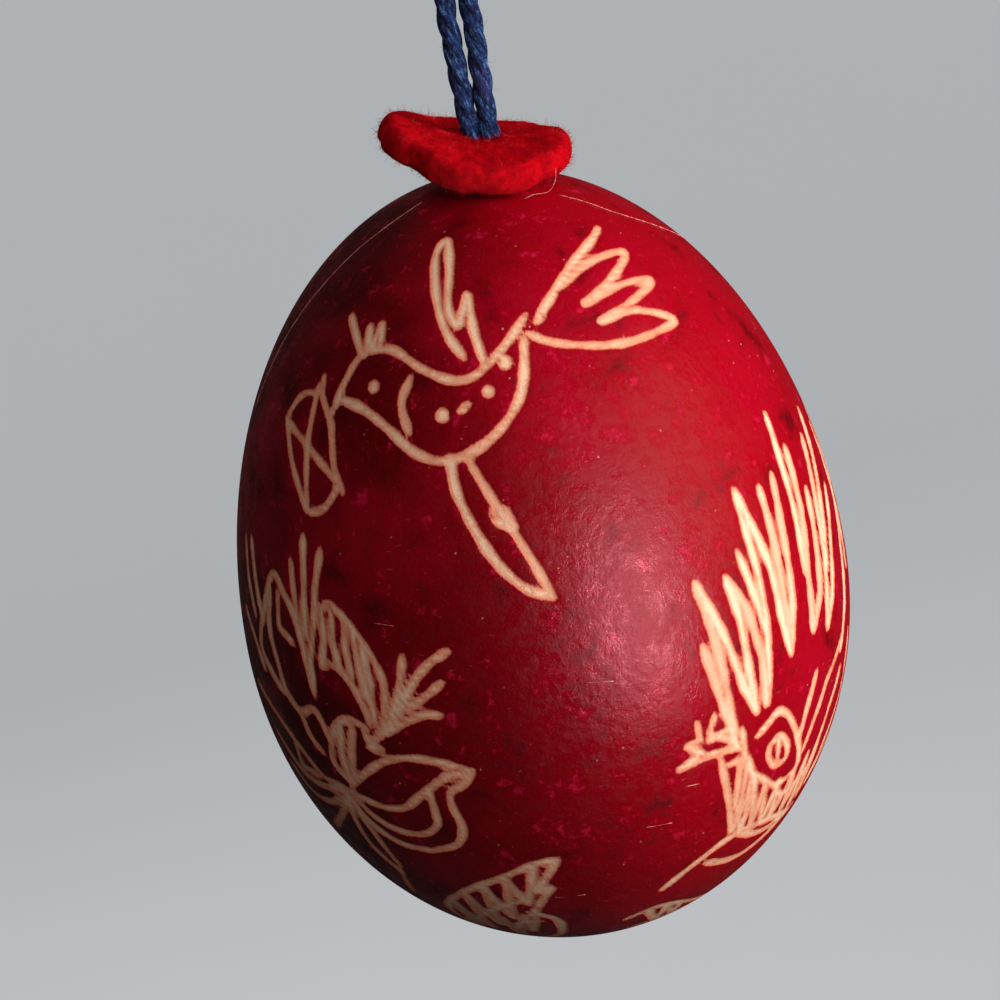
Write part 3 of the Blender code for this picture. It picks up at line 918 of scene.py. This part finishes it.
def shell_material():
    """Dyed shell: mottled crimson, painted darker on its left as painted shade and with pink patches that are
    partly painted highlight, over a pale shell that shows where the dye was scratched off.
    """
    shade = Shade("scratched_shell", 0.4, Specular_IOR_Level=0.26)
    where = shade.place()
    line = shade.number("line")
    left_in = shade.number("left_in")
    turn = shade.number("turn")
    height = shade.number("height")

    ragged = shade.noise(4.0, where, detail=4, roughness=0.65)
    pores = shade.noise(8.0, where, detail=3, roughness=0.7)
    edge = shade.math("ADD", line, shade.math("MULTIPLY", shade.math("SUBTRACT", ragged, 0.5), 0.20))
    grazed = shade.spread(edge, 0.06, -0.05)
    bare = shade.spread(edge, 0.0, -0.15)

    cloud = shade.noise(0.075, where, detail=3, roughness=0.6)
    blotch = shade.noise(0.30, where, detail=5, roughness=0.65)
    grain = shade.noise(2.4, where, detail=4, roughness=0.65)
    # Painted shade: the dye is painted darker on the left, away from the lamps, than on the lit right, and
    # the two tones meet again at the back, where turn starts over.
    side = shade.math("MULTIPLY", shade.spread(turn, -24.0, 18.0), shade.spread(turn, 68.0, 44.0))
    dye = shade.mix(side, rgb(0.075, 0.0002, 0.0020), rgb(0.310, 0.0004, 0.0070))
    dye = shade.mix(shade.spread(cloud, 0.40, 0.66, 0.0, 0.6), dye, rgb(0.380, 0.0008, 0.0160))
    dye = shade.mix(shade.spread(blotch, 0.46, 0.28, 0.0, 0.70), dye, rgb(0.045, 0.0003, 0.0022))
    dye = shade.mix(shade.spread(grain, 0.55, 0.85, 0.0, 0.35), dye, rgb(0.480, 0.004, 0.025))
    # Lighter, pinker patches of rubbed dye that are also painted highlight, standing in for the highlight's
    # pink patches; the same tone makes these patches glossier.
    rub_and_highlight_tone = shade.noise(0.60, where, detail=6, roughness=0.75)
    rub_and_painted_highlight = shade.spread(rub_and_highlight_tone, 0.57, 0.68, 0.0, 0.60)
    dye = shade.mix(rub_and_painted_highlight, dye, rgb(0.62, 0.012, 0.070))

    streak_across = shade.math("MULTIPLY", turn, 1.1)
    streak_up = shade.math("MULTIPLY", height, 5.5)
    streak_place = shade.add("CombineXYZ", {0: streak_across, 1: streak_up})
    streak = shade.noise(1.0, streak_place, detail=2, roughness=0.5)
    dye = shade.mix(shade.spread(streak, 0.70, 0.74, 0.0, 0.35), dye, rgb(0.62, 0.10, 0.10))
    near_speck = shade.add("TexVoronoi", {"Vector": where, "Scale": 0.95}, output="Distance")
    speck_tone = shade.add("TexVoronoi", {"Vector": where, "Scale": 0.95}, output="Color")
    speck_core = shade.spread(near_speck, 0.085, 0.055)
    speck = shade.math("MULTIPLY", speck_core, shade.spread(speck_tone, 0.50, 0.80))
    dye = shade.mix(shade.math("MULTIPLY", speck, 0.6), dye, rgb(0.80, 0.36, 0.32))

    stain = shade.math("ADD", shade.math("MULTIPLY", left_in, 0.60), shade.math("MULTIPLY", ragged, 0.4))
    deep = shade.mix(shade.spread(stain, 0.35, 0.85), rgb(0.93, 0.66, 0.48), rgb(0.88, 0.46, 0.32))
    cream = shade.mix(shade.spread(edge, -0.12, -0.34), rgb(0.78, 0.33, 0.20), deep)
    cream = shade.mix(shade.spread(pores, 0.54, 0.70, 0.0, 0.5), cream, rgb(0.55, 0.24, 0.13))
    colour = shade.mix(grazed, dye, rgb(0.66, 0.13, 0.085))
    colour = shade.mix(bare, colour, cream)

    peel = shade.noise(1.25, where, detail=4, roughness=0.6)
    rough = shade.spread(rub_and_highlight_tone, 0.42, 0.60, 0.40, 0.17)
    rough = shade.math("ADD", rough, shade.math("MULTIPLY", grazed, 0.35))
    relief = shade.math("ADD", shade.math("MULTIPLY", peel, 0.70), shade.math("MULTIPLY", pores, 0.22))
    normal = shade.bump(relief, 0.00020, 0.55)
    normal = shade.bump(shade.spread(edge, -0.12, 0.06), 0.00005, 0.6, normal)
    return shade.finish(colour, rough, normal)


def shell_ring(polar, inset, columns):
    """One ring of the shell. The upper rings are centred on the blow hole, the lower on the egg's axis."""
    start = math.asin(TOP_HOLE_RADIUS / EGG_RADIUS)
    shift = -EGG_AXIS_X * max(0.0, (HOLE_FADE - polar) / (HOLE_FADE - start))
    radius = EGG_RADIUS * math.sin(polar)
    upper = polar < math.pi / 2
    length = NARROW_END_LENGTH if upper else -BLUNT_END_LENGTH
    ring = []
    for n in range(columns):
        a = 2 * math.pi * n / columns
        x, y = shift + radius * math.cos(a), radius * math.sin(a)
        z = length * math.sqrt(max(0.0, 1 - (x * x + y * y) / EGG_RADIUS**2))
        normal = Vector((x / EGG_RADIUS**2, y / EGG_RADIUS**2, z / length**2)).normalized()
        ring.append(Vector((EGG_AXIS_X + x, y, EGG_WIDEST_Z + z)) - inset * normal)
    return ring


def make_egg(dyed):
    """The shell with its strokes pressed in, and the numbers that its material reads at every point."""
    start = math.asin(TOP_HOLE_RADIUS / EGG_RADIUS)
    end = math.pi - math.asin(BOTTOM_HOLE_RADIUS / EGG_RADIUS)
    tree_samples = drawn_samples()
    tree = KDTree(len(tree_samples))
    for k, (point, _, _) in enumerate(tree_samples):
        tree.insert(point, k)
    tree.balance()

    points, line, left_in, turns, heights = [], [], [], [], []
    centre = Vector((EGG_AXIS_X, 0, EGG_WIDEST_Z))
    for row in range(SHELL_ROWS):
        for point in shell_ring(start + (end - start) * row / (SHELL_ROWS - 1), 0.0, SHELL_COLUMNS):
            _, k, away = tree.find(point)
            gap = away / MM - tree_samples[k][1]
            dent = min(1.0, max(0.0, (0.10 - gap) / 0.30))
            dent = dent * dent * (3 - 2 * dent) * GROOVE_DEPTH
            points.append(point - dent * (point - centre).normalized())
            line.append(min(LINE_REACH_MM, gap))
            left_in.append(tree_samples[k][2])
            turn = math.atan2(point.x - EGG_AXIS_X, -point.y)
            turns.append(turn * EGG_RADIUS / MM)
            heights.append((point.z - EGG_BOTTOM_Z) / MM)
    for row in range(INNER_ROWS):
        polar = end + (start - end) * row / (INNER_ROWS - 1)
        points += shell_ring(polar, SHELL_WALL, SHELL_COLUMNS)
    spare = INNER_ROWS * SHELL_COLUMNS
    rows = SHELL_ROWS + INNER_ROWS
    faces = []
    for row in range(rows):
        here, below = row * SHELL_COLUMNS, (row + 1) % rows * SHELL_COLUMNS
        for n in range(SHELL_COLUMNS):
            m = (n + 1) % SHELL_COLUMNS
            faces.append((here + n, below + n, below + m, here + m))
    egg = add_mesh("egg_skin", points, faces, dyed)
    set_attribute(egg, "line", line + [LINE_REACH_MM] * spare)
    set_attribute(egg, "left_in", left_in + [0.0] * spare)
    set_attribute(egg, "turn", turns + [0.0] * spare)
    set_attribute(egg, "height", heights + [0.0] * spare)
    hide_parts("eggshell")
    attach(egg, "egg")


def make_hairlines():
    """Hair-thin scratches with a raised burr, half sunk in the shell."""
    parts = []
    for kind, stroke in HAIRLINES:
        flat = [Vector((a, h, 0)) for a, h in stroke]
        if kind == "curve":
            flat = smooth_curve(flat, 8)
        parts.append(thin_tube(evenly([on_egg(p.x, p.y) for p in flat], 0.00025), HAIRLINE_RADIUS))
    points, faces = join_parts(parts)
    worn = pale_material("scratch_burr", rgb(0.50, 0.10, 0.09), rgb(0.78, 0.42, 0.34), 0.7)
    scratches = add_mesh("shell_scratches", points, faces, worn)
    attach(scratches, "egg")


# ---------------------------------------------------------------- pieces inside the shell


def membrane_material():
    """Thin, dry and slightly wrinkled skin."""
    shade = Shade("membrane_skin", 0.6)
    where = shade.place()
    tone = shade.noise(0.4, where, detail=4)
    wrinkle = shade.noise(1.6, where, detail=4, roughness=0.7)
    colour = shade.mix(tone, rgb(0.78, 0.70, 0.60), rgb(0.86, 0.80, 0.72))
    return shade.finish(colour, shade.spread(tone, 0.3, 0.7, 0.5, 0.7), shade.bump(wrinkle, 0.0001, 0.6))


def wood_material():
    """Bare wood with its grain along the stick."""
    shade = Shade("bare_wood", 0.7)
    rings = shade.noise(3.0, shade.place((0.15, 1, 1)), detail=5, roughness=0.7)
    colour = shade.mix(shade.spread(rings, 0.3, 0.7), rgb(0.62, 0.44, 0.25), rgb(0.40, 0.25, 0.12))
    return shade.finish(colour, shade.spread(rings, 0.3, 0.7, 0.6, 0.8), shade.bump(rings, 0.0001, 0.6))


def dress_hidden_nodes():
    """The CAD membrane and toggle stay as they are, with real materials."""
    for node, material in (("shell_membrane", membrane_material()), ("toggle_stick", wood_material())):
        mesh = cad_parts[node].data
        mesh.materials.clear()
        mesh.materials.append(material)


make_camera()
make_stage()
make_lights()
cotton = cotton_material()
make_cord(cotton)
make_knot(cotton)
make_felt()
make_egg(shell_material())
make_hairlines()
dress_hidden_nodes()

************

Problem details: The required output is the exact run of lines from the beginning of the listing above to the line that contains "bare = shade.spread(edge, 0.0, -0.15)", inclusive of both.

Exercise result:
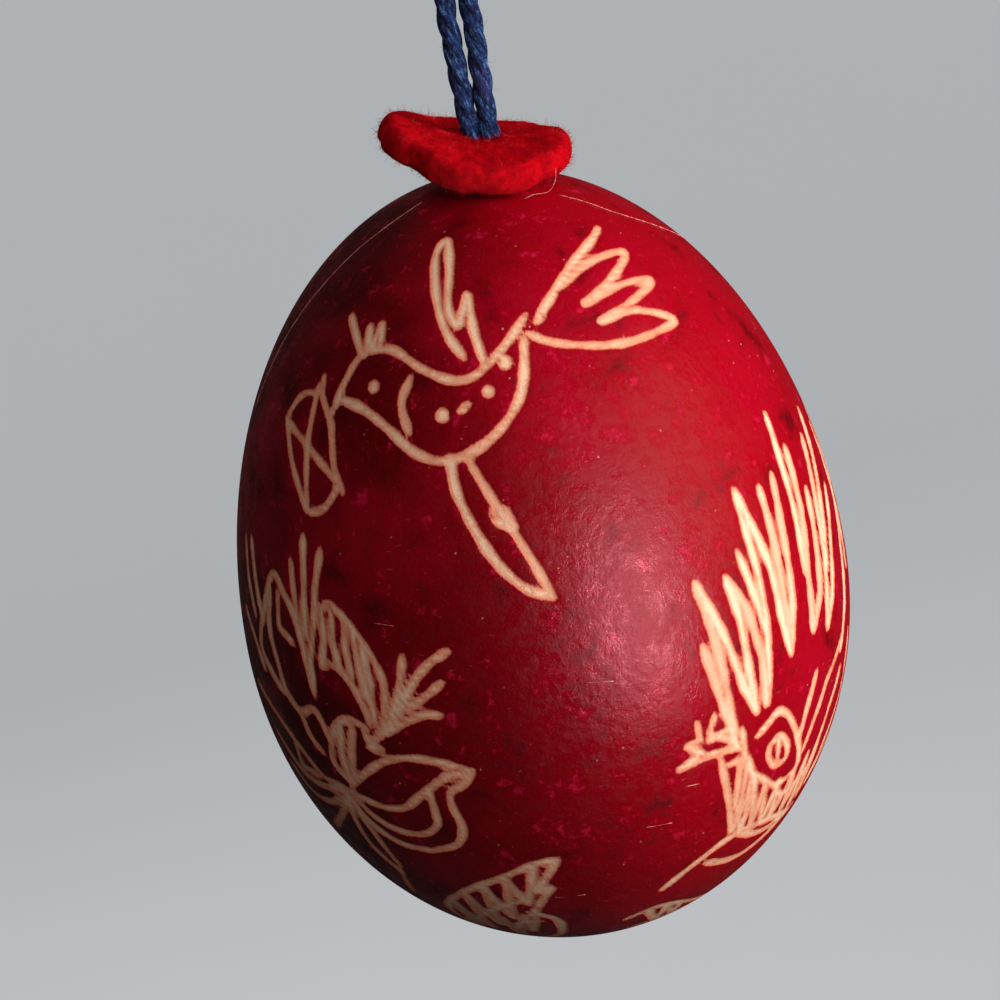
Write part 3 of the Blender code for this picture. It picks up at line 918 of scene.py. This part finishes it.
def shell_material():
    """Dyed shell: mottled crimson, painted darker on its left as painted shade and with pink patches that are
    partly painted highlight, over a pale shell that shows where the dye was scratched off.
    """
    shade = Shade("scratched_shell", 0.4, Specular_IOR_Level=0.26)
    where = shade.place()
    line = shade.number("line")
    left_in = shade.number("left_in")
    turn = shade.number("turn")
    height = shade.number("height")

    ragged = shade.noise(4.0, where, detail=4, roughness=0.65)
    pores = shade.noise(8.0, where, detail=3, roughness=0.7)
    edge = shade.math("ADD", line, shade.math("MULTIPLY", shade.math("SUBTRACT", ragged, 0.5), 0.20))
    grazed = shade.spread(edge, 0.06, -0.05)
    bare = shade.spread(edge, 0.0, -0.15)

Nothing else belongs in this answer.